>> begin Given data
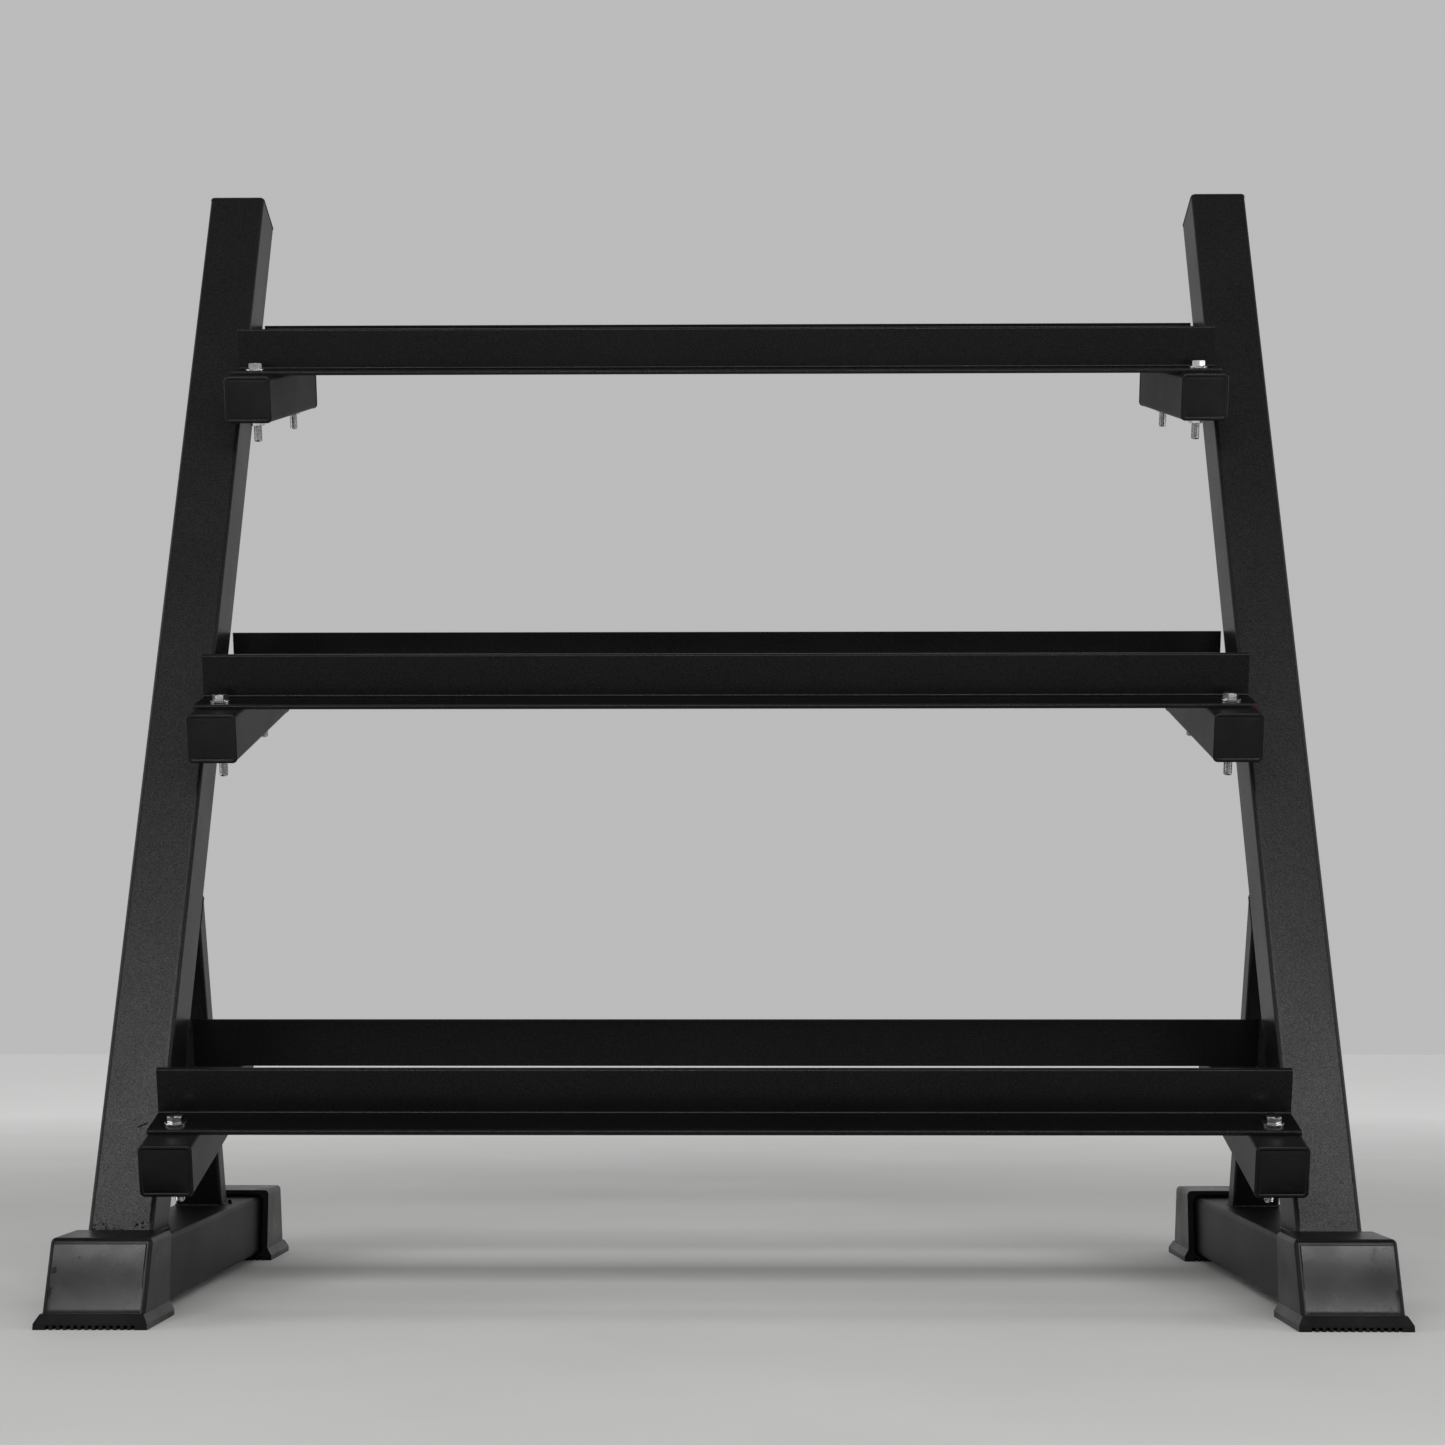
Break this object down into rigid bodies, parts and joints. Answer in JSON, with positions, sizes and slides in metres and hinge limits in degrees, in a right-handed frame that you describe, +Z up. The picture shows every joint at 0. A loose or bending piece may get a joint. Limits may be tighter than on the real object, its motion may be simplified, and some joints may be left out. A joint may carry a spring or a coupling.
{
  "type": "dumbbell rack",
  "caption": "Free-standing steel storage rack for dumbbells: leaning side frames on booted feet carry tilted tiers of paired angle rails bolted to square arms.",
  "frame": {"origin": "on the floor at the centre of the footprint, midway between the two side frames", "axes": "+X along the rails to the right as seen from the front, +Y towards the back, +Z up; the tiers tip down towards -Y"},
  "size_m": [1.2496, 0.6436, 1.2495],
  "materials": {
    "powder_coat": "satin black powder coat with a fine orange-peel texture",
    "rail_coat": "satin black powder coat, lightly rubbed along the edges",
    "zinc": "bright zinc plate",
    "boot_plastic": "semi-gloss moulded black plastic",
    "cap_plastic": "fine-grained black plastic"
  },
  "bodies": {
    "root": {"base_tube_left": "powder_coat", "upright_left": "powder_coat", "upright_cap_left": "cap_plastic", "rear_brace_left": "powder_coat", "boot_front_left": "boot_plastic", "boot_rear_left": "boot_plastic", "base_tube_right": "powder_coat", "upright_right": "powder_coat", "upright_cap_right": "cap_plastic", "rear_brace_right": "powder_coat", "boot_front_right": "boot_plastic", "boot_rear_right": "boot_plastic", "arm_low_left": "powder_coat", "arm_cap_front_low_left": "cap_plastic", "arm_cap_rear_low_left": "cap_plastic", "arm_low_right": "powder_coat", "arm_cap_front_low_right": "cap_plastic", "arm_cap_rear_low_right": "cap_plastic", "rail_front_low": "rail_coat", "rail_rear_low": "rail_coat", "bolts_low": "zinc", "washers_low": "zinc", "nuts_low": "zinc", "arm_mid_left": "powder_coat", "arm_cap_front_mid_left": "cap_plastic", "arm_cap_rear_mid_left": "cap_plastic", "arm_mid_right": "powder_coat", "arm_cap_front_mid_right": "cap_plastic", "arm_cap_rear_mid_right": "cap_plastic", "rail_front_mid": "rail_coat", "rail_rear_mid": "rail_coat", "bolts_mid": "zinc", "washers_mid": "zinc", "nuts_mid": "zinc", "arm_top_left": "powder_coat", "arm_cap_front_top_left": "cap_plastic", "arm_cap_rear_top_left": "cap_plastic", "arm_top_right": "powder_coat", "arm_cap_front_top_right": "cap_plastic", "arm_cap_rear_top_right": "cap_plastic", "rail_front_top": "rail_coat", "rail_rear_top": "rail_coat", "bolts_top": "zinc", "washers_top": "zinc", "nuts_top": "zinc"}
  },
  "joints": []
}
>> end Given data
Required task: Your task is to repeat the data exactly, with nothing left out.

Output for this exercise:
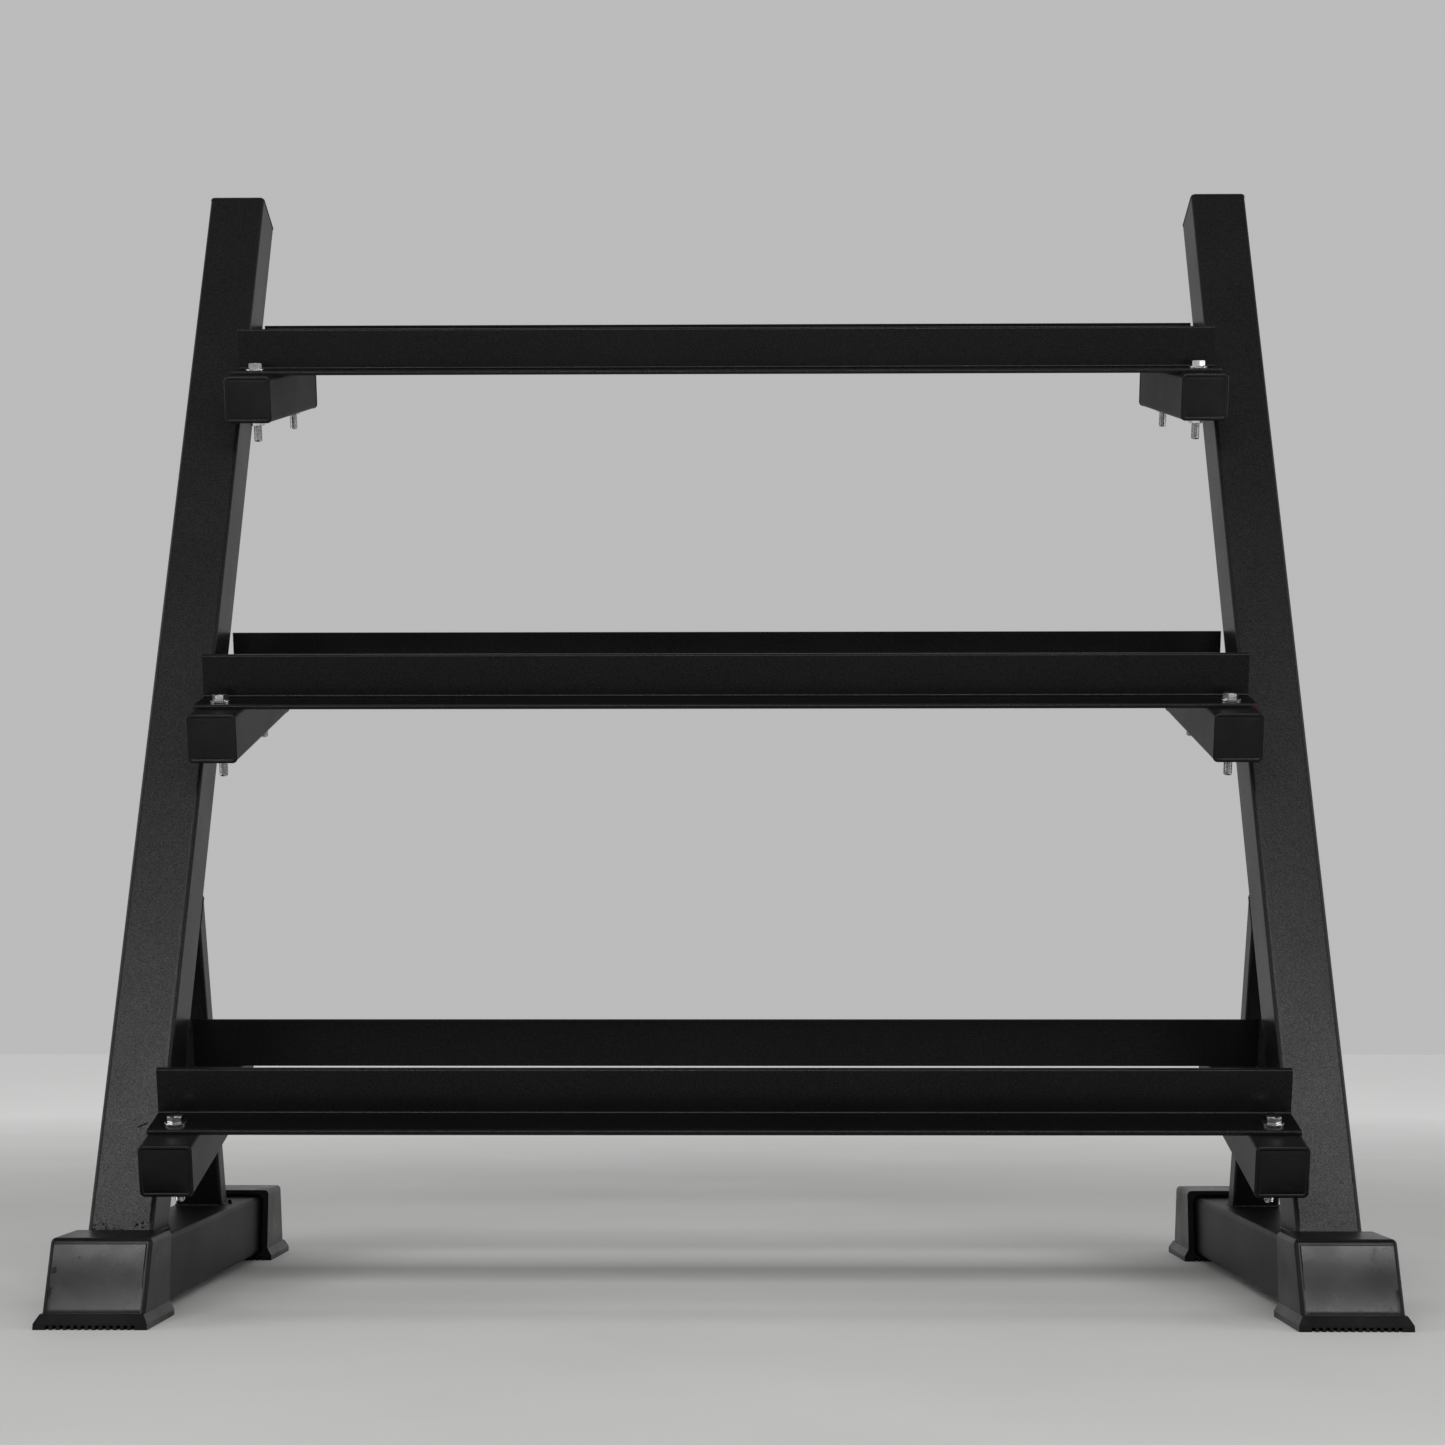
Break this object down into rigid bodies, parts and joints. Answer in JSON, with positions, sizes and slides in metres and hinge limits in degrees, in a right-handed frame that you describe, +Z up. The picture shows every joint at 0. A loose or bending piece may get a joint. Limits may be tighter than on the real object, its motion may be simplified, and some joints may be left out. A joint may carry a spring or a coupling.
{
  "type": "dumbbell rack",
  "caption": "Free-standing steel storage rack for dumbbells: leaning side frames on booted feet carry tilted tiers of paired angle rails bolted to square arms.",
  "frame": {"origin": "on the floor at the centre of the footprint, midway between the two side frames", "axes": "+X along the rails to the right as seen from the front, +Y towards the back, +Z up; the tiers tip down towards -Y"},
  "size_m": [1.2496, 0.6436, 1.2495],
  "materials": {
    "powder_coat": "satin black powder coat with a fine orange-peel texture",
    "rail_coat": "satin black powder coat, lightly rubbed along the edges",
    "zinc": "bright zinc plate",
    "boot_plastic": "semi-gloss moulded black plastic",
    "cap_plastic": "fine-grained black plastic"
  },
  "bodies": {
    "root": {"base_tube_left": "powder_coat", "upright_left": "powder_coat", "upright_cap_left": "cap_plastic", "rear_brace_left": "powder_coat", "boot_front_left": "boot_plastic", "boot_rear_left": "boot_plastic", "base_tube_right": "powder_coat", "upright_right": "powder_coat", "upright_cap_right": "cap_plastic", "rear_brace_right": "powder_coat", "boot_front_right": "boot_plastic", "boot_rear_right": "boot_plastic", "arm_low_left": "powder_coat", "arm_cap_front_low_left": "cap_plastic", "arm_cap_rear_low_left": "cap_plastic", "arm_low_right": "powder_coat", "arm_cap_front_low_right": "cap_plastic", "arm_cap_rear_low_right": "cap_plastic", "rail_front_low": "rail_coat", "rail_rear_low": "rail_coat", "bolts_low": "zinc", "washers_low": "zinc", "nuts_low": "zinc", "arm_mid_left": "powder_coat", "arm_cap_front_mid_left": "cap_plastic", "arm_cap_rear_mid_left": "cap_plastic", "arm_mid_right": "powder_coat", "arm_cap_front_mid_right": "cap_plastic", "arm_cap_rear_mid_right": "cap_plastic", "rail_front_mid": "rail_coat", "rail_rear_mid": "rail_coat", "bolts_mid": "zinc", "washers_mid": "zinc", "nuts_mid": "zinc", "arm_top_left": "powder_coat", "arm_cap_front_top_left": "cap_plastic", "arm_cap_rear_top_left": "cap_plastic", "arm_top_right": "powder_coat", "arm_cap_front_top_right": "cap_plastic", "arm_cap_rear_top_right": "cap_plastic", "rail_front_top": "rail_coat", "rail_rear_top": "rail_coat", "bolts_top": "zinc", "washers_top": "zinc", "nuts_top": "zinc"}
  },
  "joints": []
}